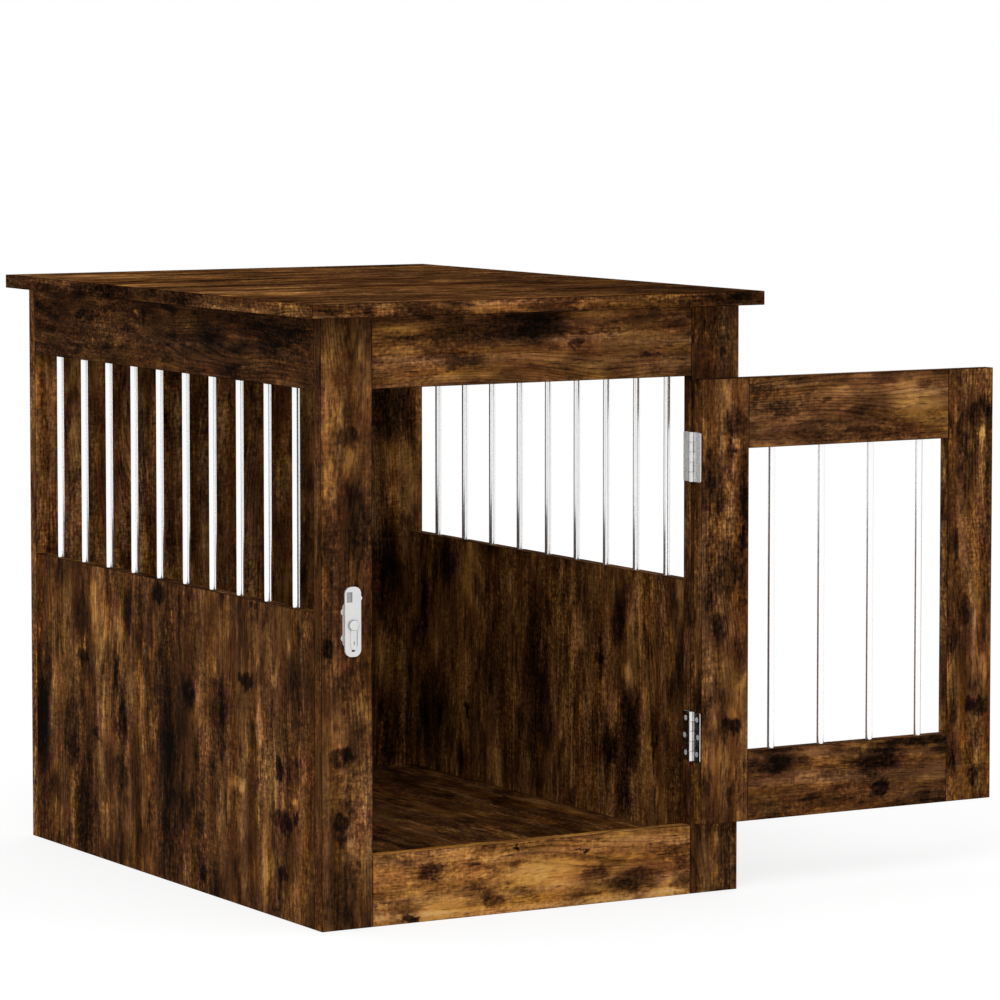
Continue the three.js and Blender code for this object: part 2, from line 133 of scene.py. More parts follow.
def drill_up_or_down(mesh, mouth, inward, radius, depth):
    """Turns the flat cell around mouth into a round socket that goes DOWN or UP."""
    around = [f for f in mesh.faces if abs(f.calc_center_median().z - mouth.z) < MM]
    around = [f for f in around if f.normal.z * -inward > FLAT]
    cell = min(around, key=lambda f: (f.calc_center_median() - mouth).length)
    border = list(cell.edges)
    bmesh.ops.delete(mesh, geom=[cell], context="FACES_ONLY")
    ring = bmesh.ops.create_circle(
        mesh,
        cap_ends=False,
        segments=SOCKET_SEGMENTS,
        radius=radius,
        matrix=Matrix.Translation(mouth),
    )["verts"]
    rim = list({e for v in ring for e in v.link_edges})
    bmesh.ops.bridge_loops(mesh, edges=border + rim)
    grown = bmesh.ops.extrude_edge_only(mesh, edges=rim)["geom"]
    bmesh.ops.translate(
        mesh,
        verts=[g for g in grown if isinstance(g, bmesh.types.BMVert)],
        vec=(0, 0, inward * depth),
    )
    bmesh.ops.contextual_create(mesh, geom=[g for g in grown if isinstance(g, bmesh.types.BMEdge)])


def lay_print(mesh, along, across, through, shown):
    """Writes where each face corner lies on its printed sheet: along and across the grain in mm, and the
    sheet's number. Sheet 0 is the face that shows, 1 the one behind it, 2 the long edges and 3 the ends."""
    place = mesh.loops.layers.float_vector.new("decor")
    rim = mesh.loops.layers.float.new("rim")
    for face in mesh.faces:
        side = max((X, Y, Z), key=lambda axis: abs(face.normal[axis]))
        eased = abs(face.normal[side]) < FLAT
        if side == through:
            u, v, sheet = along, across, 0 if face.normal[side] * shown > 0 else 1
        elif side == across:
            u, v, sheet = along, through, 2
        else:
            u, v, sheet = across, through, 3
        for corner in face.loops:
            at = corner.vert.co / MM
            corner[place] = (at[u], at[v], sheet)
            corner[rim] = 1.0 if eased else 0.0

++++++

Task statement ▸ Please restate the whole listing word for word.

Answer below ▸
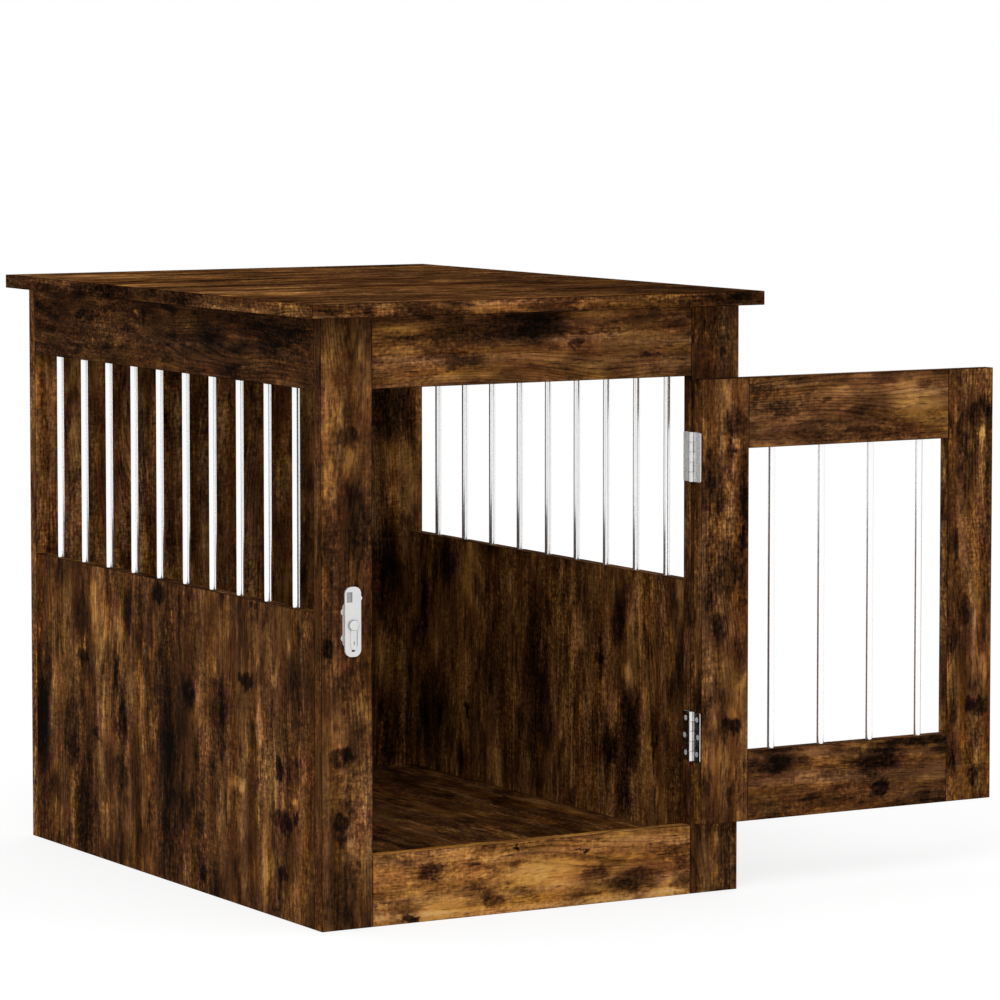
Continue the three.js and Blender code for this object: part 2, from line 133 of scene.py. More parts follow.
def drill_up_or_down(mesh, mouth, inward, radius, depth):
    """Turns the flat cell around mouth into a round socket that goes DOWN or UP."""
    around = [f for f in mesh.faces if abs(f.calc_center_median().z - mouth.z) < MM]
    around = [f for f in around if f.normal.z * -inward > FLAT]
    cell = min(around, key=lambda f: (f.calc_center_median() - mouth).length)
    border = list(cell.edges)
    bmesh.ops.delete(mesh, geom=[cell], context="FACES_ONLY")
    ring = bmesh.ops.create_circle(
        mesh,
        cap_ends=False,
        segments=SOCKET_SEGMENTS,
        radius=radius,
        matrix=Matrix.Translation(mouth),
    )["verts"]
    rim = list({e for v in ring for e in v.link_edges})
    bmesh.ops.bridge_loops(mesh, edges=border + rim)
    grown = bmesh.ops.extrude_edge_only(mesh, edges=rim)["geom"]
    bmesh.ops.translate(
        mesh,
        verts=[g for g in grown if isinstance(g, bmesh.types.BMVert)],
        vec=(0, 0, inward * depth),
    )
    bmesh.ops.contextual_create(mesh, geom=[g for g in grown if isinstance(g, bmesh.types.BMEdge)])


def lay_print(mesh, along, across, through, shown):
    """Writes where each face corner lies on its printed sheet: along and across the grain in mm, and the
    sheet's number. Sheet 0 is the face that shows, 1 the one behind it, 2 the long edges and 3 the ends."""
    place = mesh.loops.layers.float_vector.new("decor")
    rim = mesh.loops.layers.float.new("rim")
    for face in mesh.faces:
        side = max((X, Y, Z), key=lambda axis: abs(face.normal[axis]))
        eased = abs(face.normal[side]) < FLAT
        if side == through:
            u, v, sheet = along, across, 0 if face.normal[side] * shown > 0 else 1
        elif side == across:
            u, v, sheet = along, through, 2
        else:
            u, v, sheet = across, through, 3
        for corner in face.loops:
            at = corner.vert.co / MM
            corner[place] = (at[u], at[v], sheet)
            corner[rim] = 1.0 if eased else 0.0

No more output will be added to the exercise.